Although it makes sense for graphics to typically be shown at the forefront for an intellectual property so soon into announcing the title since that’s the only thing to be advertised, we seem to be focused on only one style of progression: realism. We’ve oh’d and ah’d after so many miniscule things: how many particles are simultaneously shown, textures on wildlife, etc. Now that this console generation is winding down, we’ve seen so much that there’s really not such an immense difference between high-end/low-end sort of stuff to the average consumer. And that’s great! Now that the newest console from each company is capable of HD in some form, there’s nothing wrong withholding money and people to go any farther than ‘just’ looking good and focusing more funds on more important facets like gameplay.
Instead of that ideal, the message ringing out from PS4’s/Xbox One’s reveal and their E3 presentations has developers excited to see how much further they can go with new hardware, pump more money into production, and raise heights required to keep companies going. I’m not trying to sound antagonistic to the idea of any artist striving for those peaks, but there’s comes a time where someone—publisher or developer—takes a step back to reanalyze the entire situation and act like an adult with their money, rather than playing follow the leader.
I understand that art can be expensive, but it’s absurd to know cutting corners rarely seems to be more than a passing thought to most big budget developers despite the fact that producing great visuals with limiting constrictions—be it money or something else—is what has elevated a person or company to LEGENDARY status. In regards to film, one doesn’t need to look farther than A New Hope’s documentaries to see how Lucas’ independent production company employed cost-effective ideas to produce one of the most imaginative blockbusters ever made. Placing that kind of emphasis on budgeted approaches is what has made any artistic industry thrive. And since that kind of adventurous spirit can only lead to cheaper methods, I think blame is more than worth casting at certain creative people behind the project as well as the corporate ones.
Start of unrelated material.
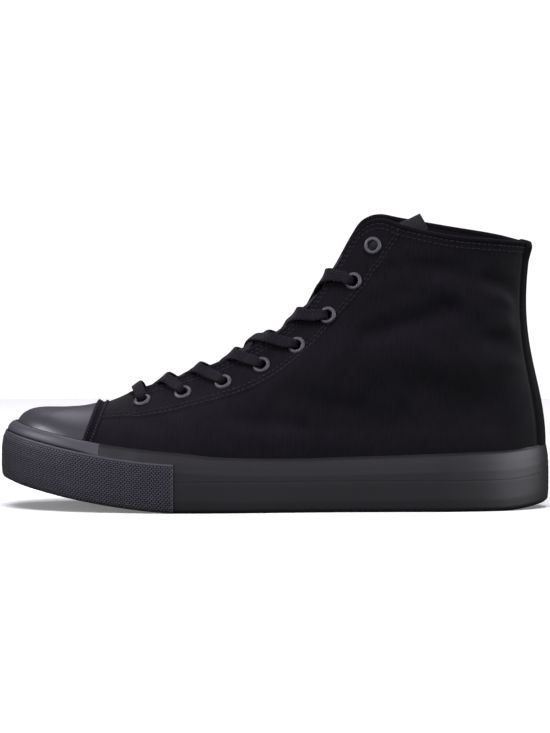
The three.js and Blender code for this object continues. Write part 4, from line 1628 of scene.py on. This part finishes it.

So what are we left with? Another case of an AAA industry resembling that of the ouroboros: fascinated consumers that have shown demand with rationed expectancies from retail games, publishers filling that need as soon as possible (leaving out unique ideas in the process), and certain creative types that don’t seem to be treating this art form very maturely. Are these expensive titles the same case as the unplayable stuff before the ’83 crash? Certainly not! And I don’t expect such a radical outcome as that to happen again. Nevertheless, it’s impossible to ignore the recent outcry from fans and the below-expected sales of certain franchises to see something scary lies ahead. At this point, it’s not a question of if any more of these AAA empires will strike out but a question of when.